# Instruction:
The required output is every line from the beginning of the entries below through the line that includes "return keep*rows[i] +", copied exactly.

⁂

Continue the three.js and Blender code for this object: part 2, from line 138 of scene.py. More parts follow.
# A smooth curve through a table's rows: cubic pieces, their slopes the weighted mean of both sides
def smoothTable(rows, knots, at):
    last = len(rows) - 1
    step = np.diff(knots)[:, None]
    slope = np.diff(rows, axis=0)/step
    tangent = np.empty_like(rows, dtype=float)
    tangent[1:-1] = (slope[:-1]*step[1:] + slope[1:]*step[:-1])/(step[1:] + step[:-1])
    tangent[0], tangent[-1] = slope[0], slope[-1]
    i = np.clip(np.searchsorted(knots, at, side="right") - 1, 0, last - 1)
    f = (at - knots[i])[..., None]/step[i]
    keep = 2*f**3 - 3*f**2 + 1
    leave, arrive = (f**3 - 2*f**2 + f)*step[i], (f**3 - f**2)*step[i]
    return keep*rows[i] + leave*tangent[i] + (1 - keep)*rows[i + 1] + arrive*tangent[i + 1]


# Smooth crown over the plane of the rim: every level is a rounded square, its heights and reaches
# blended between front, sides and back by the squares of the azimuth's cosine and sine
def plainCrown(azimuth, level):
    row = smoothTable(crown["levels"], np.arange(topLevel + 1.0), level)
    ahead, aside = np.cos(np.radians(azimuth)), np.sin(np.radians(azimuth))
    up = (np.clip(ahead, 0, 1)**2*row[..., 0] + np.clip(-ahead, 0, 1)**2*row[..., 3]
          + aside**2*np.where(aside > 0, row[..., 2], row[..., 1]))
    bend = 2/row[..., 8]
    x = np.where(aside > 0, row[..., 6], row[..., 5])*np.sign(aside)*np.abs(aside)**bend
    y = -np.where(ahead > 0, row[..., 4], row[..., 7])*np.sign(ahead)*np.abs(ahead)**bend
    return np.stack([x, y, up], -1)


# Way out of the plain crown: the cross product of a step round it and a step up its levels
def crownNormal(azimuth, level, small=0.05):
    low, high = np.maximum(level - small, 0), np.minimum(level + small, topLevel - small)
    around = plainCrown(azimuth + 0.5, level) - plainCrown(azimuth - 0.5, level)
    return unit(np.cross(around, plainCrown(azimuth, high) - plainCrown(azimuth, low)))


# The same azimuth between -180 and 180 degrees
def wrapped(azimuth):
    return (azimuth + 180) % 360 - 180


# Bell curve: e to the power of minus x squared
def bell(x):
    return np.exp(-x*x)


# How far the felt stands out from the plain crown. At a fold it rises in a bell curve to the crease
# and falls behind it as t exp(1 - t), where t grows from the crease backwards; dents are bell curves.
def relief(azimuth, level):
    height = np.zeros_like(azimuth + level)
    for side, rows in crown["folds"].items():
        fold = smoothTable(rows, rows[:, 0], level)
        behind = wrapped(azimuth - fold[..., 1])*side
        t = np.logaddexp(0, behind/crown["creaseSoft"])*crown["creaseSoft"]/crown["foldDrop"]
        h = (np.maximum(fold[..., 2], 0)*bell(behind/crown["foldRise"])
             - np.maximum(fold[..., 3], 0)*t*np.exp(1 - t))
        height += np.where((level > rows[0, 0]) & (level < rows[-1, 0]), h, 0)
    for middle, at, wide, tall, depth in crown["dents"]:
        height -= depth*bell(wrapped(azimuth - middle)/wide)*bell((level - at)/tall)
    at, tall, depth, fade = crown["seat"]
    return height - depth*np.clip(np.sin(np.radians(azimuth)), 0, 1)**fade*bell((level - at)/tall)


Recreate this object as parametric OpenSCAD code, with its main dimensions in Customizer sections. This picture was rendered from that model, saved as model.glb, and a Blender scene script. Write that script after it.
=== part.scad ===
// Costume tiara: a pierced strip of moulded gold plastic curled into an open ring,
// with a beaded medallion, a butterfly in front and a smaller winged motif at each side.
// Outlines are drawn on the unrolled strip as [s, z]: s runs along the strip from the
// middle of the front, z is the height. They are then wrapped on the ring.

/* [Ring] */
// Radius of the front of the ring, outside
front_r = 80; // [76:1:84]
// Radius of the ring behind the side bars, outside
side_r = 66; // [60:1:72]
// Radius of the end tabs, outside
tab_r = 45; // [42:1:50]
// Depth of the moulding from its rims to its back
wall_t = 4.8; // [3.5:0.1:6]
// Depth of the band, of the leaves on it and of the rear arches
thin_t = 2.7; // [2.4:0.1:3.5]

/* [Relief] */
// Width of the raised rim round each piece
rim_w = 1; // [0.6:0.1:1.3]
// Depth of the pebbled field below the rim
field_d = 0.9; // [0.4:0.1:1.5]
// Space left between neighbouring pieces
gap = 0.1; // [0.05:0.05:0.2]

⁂

# Complete answer:
Continue the three.js and Blender code for this object: part 2, from line 138 of scene.py. More parts follow.
# A smooth curve through a table's rows: cubic pieces, their slopes the weighted mean of both sides
def smoothTable(rows, knots, at):
    last = len(rows) - 1
    step = np.diff(knots)[:, None]
    slope = np.diff(rows, axis=0)/step
    tangent = np.empty_like(rows, dtype=float)
    tangent[1:-1] = (slope[:-1]*step[1:] + slope[1:]*step[:-1])/(step[1:] + step[:-1])
    tangent[0], tangent[-1] = slope[0], slope[-1]
    i = np.clip(np.searchsorted(knots, at, side="right") - 1, 0, last - 1)
    f = (at - knots[i])[..., None]/step[i]
    keep = 2*f**3 - 3*f**2 + 1
    leave, arrive = (f**3 - 2*f**2 + f)*step[i], (f**3 - f**2)*step[i]
    return keep*rows[i] + leave*tangent[i] + (1 - keep)*rows[i + 1] + arrive*tangent[i + 1]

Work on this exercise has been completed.